Today though I started thinking about another guy (we'll call him Buddy), so i was thinkin about Buddy tooooo much and praying that I would stop it already! Haven't I had enough crushes to last the rest of my life?
Maybe so. So then this afternoon I was thinking what can I think about instead? I have Hosea 2:14-18 up in my cubical and read 2 Corinthians 10 and 11 this morning and something in chapter 11:2-3 Paul is talking to the church saying he wanted to be able to present them to their Husband, present this bride pure to her husband but he wouldn't be able to because she's been deceived like Eve.
sounds a lot like me doesn't it? I start thinkin about a boy thinking that if I daydream about him my aches and pains will disappear. Or that I can do this life on my own without Jesus, all the while running to my idols for comfort, healing, and dreams to be completed. When its just a deception. If I were to marry my life doesn't just become "happily ever after" I keep living with struggles with a man until Jesus comes back or takes me home. Its a deception that I believe that all my pains will be healed by ignoring it.

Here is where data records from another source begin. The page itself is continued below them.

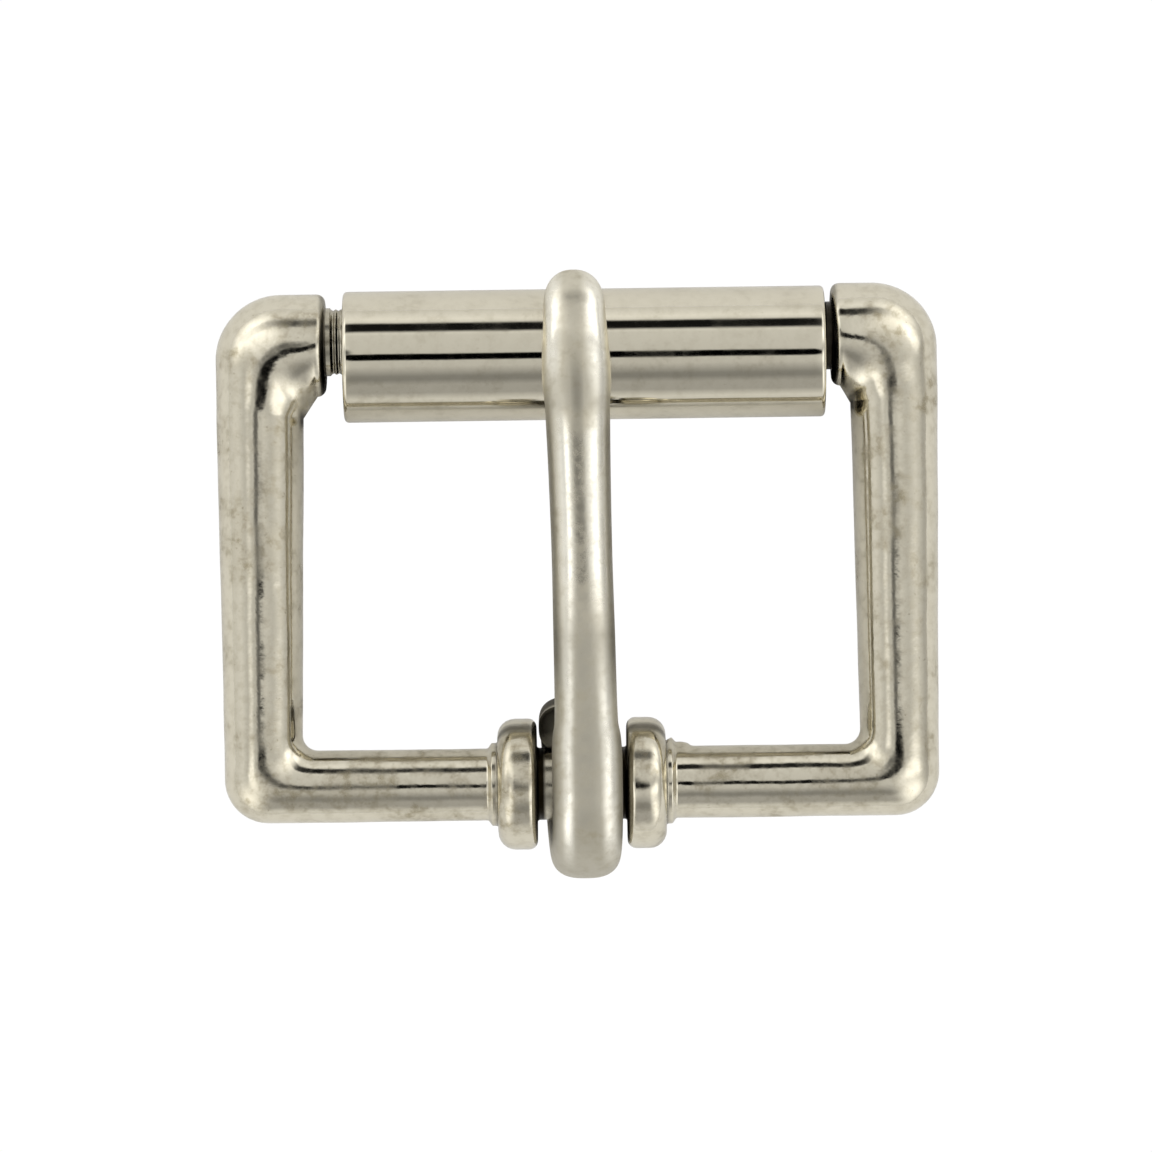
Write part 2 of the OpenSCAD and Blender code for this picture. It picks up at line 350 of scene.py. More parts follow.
# %% [markdown]
# ## The heel bar and its stops
#
# The strap folds round this bar. Two discs cast on it keep the tongue's loop in the middle,
# each with a low foot on its outer side. They are changes of radius along the bar, so one
# outline is drawn with round corners and turned. A Screw modifier could turn it too, but the
# rings have to match the corners' rings point for point.

# %% Rounded outline
def rounded(corners, arc_points=7):
    """An open outline whose corners, given as x, y and radius, are turned into arcs."""
    outline = [Vector(corners[0][:2])]
    for before, corner, after in zip(corners, corners[1:], corners[2:]):
        point = Vector(corner[:2])
        to_before = Vector(before[:2]) - point
        to_after = Vector(after[:2]) - point
        half = to_before.angle(to_after) / 2
        to_middle = (to_before.normalized() + to_after.normalized()).normalized()
        centre = point + to_middle * corner[2] / sin(half)
        start = point + to_before.normalized() * corner[2] * cos(half) / sin(half) - centre
        end = point + to_after.normalized() * corner[2] * cos(half) / sin(half) - centre
        turn = start.angle_signed(end)
        for i in range(arc_points):
            outline.append(centre + Matrix.Rotation(-turn * i / (arc_points - 1), 2) @ start)
    outline.append(Vector(corners[-1][:2]))
    return outline


print("one rounded corner has", len(rounded([(0, 0, 0), (1, 0, 0.2), (1, 1, 0)])), "points")

# %% Heel bar outline
STOP_GAP = 4.1 * MM
STOP_W = 1.8 * MM
STOP_R = 3.0 * MM
STOP_ROUND = 0.8 * MM
STOP_EDGE_R = 0.4 * MM
STOP_ROOT_R = 0.12 * MM
STOP_FOOT_R = 1.9 * MM
STOP_FOOT_W = 0.45 * MM
FOOT_FLAT_W = 0.6 * STOP_FOOT_W
FOOT_CORNER_R = 0.1 * MM
FOOT_EDGE_R = 0.08 * MM
STOP_INNER = STOP_GAP / 2
STOP_OUTER = STOP_INNER + STOP_W
PLAIN_RINGS = 62
MIDDLE_RINGS = 14


def heel_outline():
    """Radius of the heel bar along one half of it, from the middle outwards."""
    return rounded([
        (0, HEEL_R, 0),
        (STOP_INNER, HEEL_R, STOP_ROOT_R),
        (STOP_INNER, STOP_R, STOP_EDGE_R),
        (STOP_OUTER, STOP_R, STOP_ROUND),
        (STOP_OUTER, STOP_FOOT_R, FOOT_CORNER_R),
        (STOP_OUTER + FOOT_FLAT_W, STOP_FOOT_R, FOOT_EDGE_R),
        (STOP_OUTER + STOP_FOOT_W, HEEL_R, STOP_ROOT_R),
        (HEEL_PIVOT[0], HEEL_R, 0),
    ])


def bar_ring(x, radius):
    return np.stack([np.full(RING_N, x), -radius * np.cos(TURNS), radius * np.sin(TURNS)], -1)


def heel_half():
    """Rings of half the heel bar, with plain stretches on both sides of its stop."""
    outline = heel_outline()
    middle = np.linspace(0, outline[1].x, MIDDLE_RINGS)[:-1]
    plain = np.linspace(outline[-2].x, HEEL_PIVOT[0], PLAIN_RINGS)[1:-1]
    stop = [bar_ring(point.x, point.y) for point in outline[1:-1]]
    return [bar_ring(x, HEEL_R) for x in middle] + stop + [bar_ring(x, HEEL_R) for x in plain]


print("half the heel bar has", len(heel_half()), "rings")

# %% [markdown]
# ## A fin of flash
#
# Where a mould closes, a thin fin of metal can be left, and one shows on the front side of
# the heel bar, beside the right stop. Sculpting could raise it, but moving the points that
# face forwards, on a few rings, is enough and stays exact.

# %% Flash on the heel bar
FLASH_FROM = 3.9 * MM
FLASH_TO = 5.0 * MM
FLASH_H = 0.2 * MM
FLASH_NARROW = 14


def add_flash(rings):
    """Raises the front side of the rings between two distances from the middle."""
    front = np.maximum(-np.cos(TURNS), 0) ** FLASH_NARROW
    for ring in rings:
        share = (ring[0, 0] - FLASH_FROM) / (FLASH_TO - FLASH_FROM)
        if 0 < share < 1:
            ring[:, 1] += FLASH_H * front * sin(pi * share) ** 0.5
    return rings


print(f"the fin is {(FLASH_TO - FLASH_FROM) / MM:.1f} mm long")

# %% [markdown]
# ## One skin round the whole frame
#
# The rings run from the face of the left lug down its side bar, along the heel bar and up to
# the right lug. Each side is made to the right of the middle, and the left one gets the
# opposite x. That turns its rings round, so the loft turns all faces outwards at the end.

# %% Frame casting mesh
SIDE_RINGS = 56


def side_rings(side):
    """One side of the frame, from the middle of the heel bar to the face of its lug."""
    corner = heel_corner()
    front = front_corner(side)
    heel = add_flash(heel_half()) if side == RIGHT else heel_half()
    rings = heel + corner + between(corner[-1], front[0], SIDE_RINGS) + front + lug_end(side)
    return [ring * (side, 1, 1) for ring in rings]


casting = loft("frame_casting", side_rings(LEFT)[:0:-1] + side_rings(RIGHT))
casting.data.transform(LAY_DOWN)
print("frame casting:", len(casting.data.vertices), "points")

# %% [markdown]
# ## Pieces that follow a rule
#
# The front bar's turned ridges and the roller's rolled sheet each follow a rule. That suits
# Geometry Nodes: a curve, a section that follows it, and sizes as named inputs, which can be
# changed later without touching a point. These helpers start a tree, end it, and run it once
# to keep a plain mesh, which is what an export needs.

# %% Geometry Nodes helpers
def new_geometry_tree(name, sizes):
    """A node tree with a geometry output and a named input for each size or count."""
    group = bpy.data.node_groups.new(name, "GeometryNodeTree")
    group.interface.new_socket("Geometry", in_out="OUTPUT", socket_type="NodeSocketGeometry")
    for label, size in sizes.items():
        kind = "NodeSocketInt" if isinstance(size, int) else "NodeSocketFloat"
        group.interface.new_socket(label, in_out="INPUT", socket_type=kind)
    tree = Tree(group)
    source = tree.node("NodeGroupInput")
    return tree, {label: Term(tree, source.outputs[label]) for label in sizes}


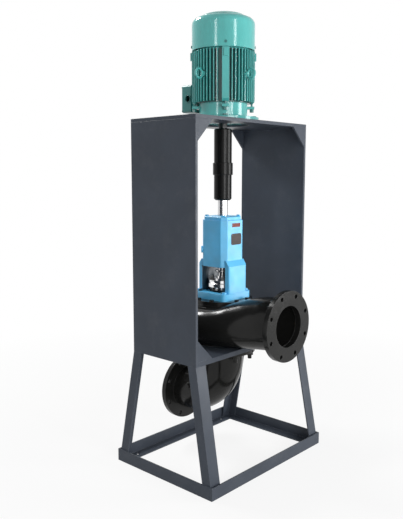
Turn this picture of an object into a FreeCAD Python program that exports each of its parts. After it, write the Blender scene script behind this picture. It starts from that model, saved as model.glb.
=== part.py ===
import FreeCAD, Part
import math
import os

os.makedirs("parts", exist_ok=True)

V = FreeCAD.Vector
X_AXIS = V(1, 0, 0)
Y_AXIS = V(0, 1, 0)
Z_AXIS = V(0, 0, 1)

# Frame: origin on the floor under the shaft, +Z up, the discharge flange faces -Y and the
# suction flange faces +Y. All sizes are in millimetres.

# Driving dimensions of the frame
FRAME_WIDTH = 838.0
FRAME_DEPTH = 414.0
FRAME_TOP = 1700.0
PANEL_THICK = 14.0
MOTOR_PLATE_THICK = 16.0
PUMP_PLATE_TOP = 608.5
PUMP_PLATE_THICK = 22.0
BASE_WIDTH = 871.0
BASE_DEPTH = 639.0
BASE_ANGLE = 60.5
ANGLE_THICK = 6.0
LEG_FRONT_FLANGE = 65.0
LEG_SIDE_FLANGE = 50.0
GUSSET_SIDE = 98.0
GUSSET_THICK = 10.0
ANCHOR_SPACING_X = 660.0
ANCHOR_HOLE_R = 9.0

# Driving dimensions of the pipe flanges, both of the 200 mm size
PIPE_BORE_R = 100.0
PIPE_FLANGE_R = 170.0
PIPE_BOLT_CIRCLE_R = 147.5
PIPE_BOLTS = 8
PIPE_BOLT_HOLE_R = 11.0
GASKET_THICK = 2.0

# Driving dimensions of the casing
SCROLL_Z = 706.0
DISCHARGE_Z = 735.0
DISCHARGE_FACE_Y = -412.0
DISCHARGE_FLANGE_THICK = 26.0
CASING_TOP = 805.0
CASING_RING_R = 152.0
CHAMBER_R = 118.0
IMPELLER_R = 113.0
COVER_FLANGE_THICK = 20.0
STUFFING_BOX_TOP = 868.0
PACKING_R = 43.0
SLEEVE_R = 30.0

# Driving dimensions of the suction elbow
ELBOW_TOP_FLANGE_THICK = 30.0
ELBOW_BEND_R = 226.0
ELBOW_AXIS_Z = 300.0
ELBOW_TUBE_R = 110.0
SUCTION_FACE_Y = 272.0
SUCTION_FLANGE_THICK = 25.0

# Driving dimensions of the bearing housing
HOUSING_HALF = 82.0
HOUSING_CHAMFER = 25.0
HOUSING_DIAGONAL = HOUSING_HALF - HOUSING_CHAMFER / 2
HOUSING_TOP = 1219.0
WINDOW_TOP = 988.0
HOUSING_FOOT_TOP = 859.0
FOOT_HALF_X = 105.0
FOOT_HALF_Y = 103.0
FOOT_CORNER_R = 22.0
PILLAR_HALF_X = 68.0
PILLAR_INNER_Y = 76.0
PUMP_SHAFT_R = 24.0

# Driving dimensions of the coupling
COUPLING_BOTTOM = 1317.0
COUPLING_TOP = 1667.0
COUPLING_R = 44.0
COUPLING_RING_R = 49.5
COUPLING_RING_BOTTOM = 1441.0
COUPLING_RING_TOP = 1501.0
JAW_BOTTOM = 1456.0
JAW_TOP = 1486.0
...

It's a lie that I can make my life better by daydreaming pain away, because in so doing I lack healing and miss out on what the Lord has for me to do and be today.

I remembered that belief I came to while crushing on Frank that God absolutely, 100% knows the plans He has for me. Plans to prosper and not to harm. God loves me and has His glory in mind. Lord willing Buddy and Frank will be friends of mine. And in the Name of Jesus I will trust Him with the future even when it hurts and I don't understand or find it easier to worry. (sigh) Jesus help!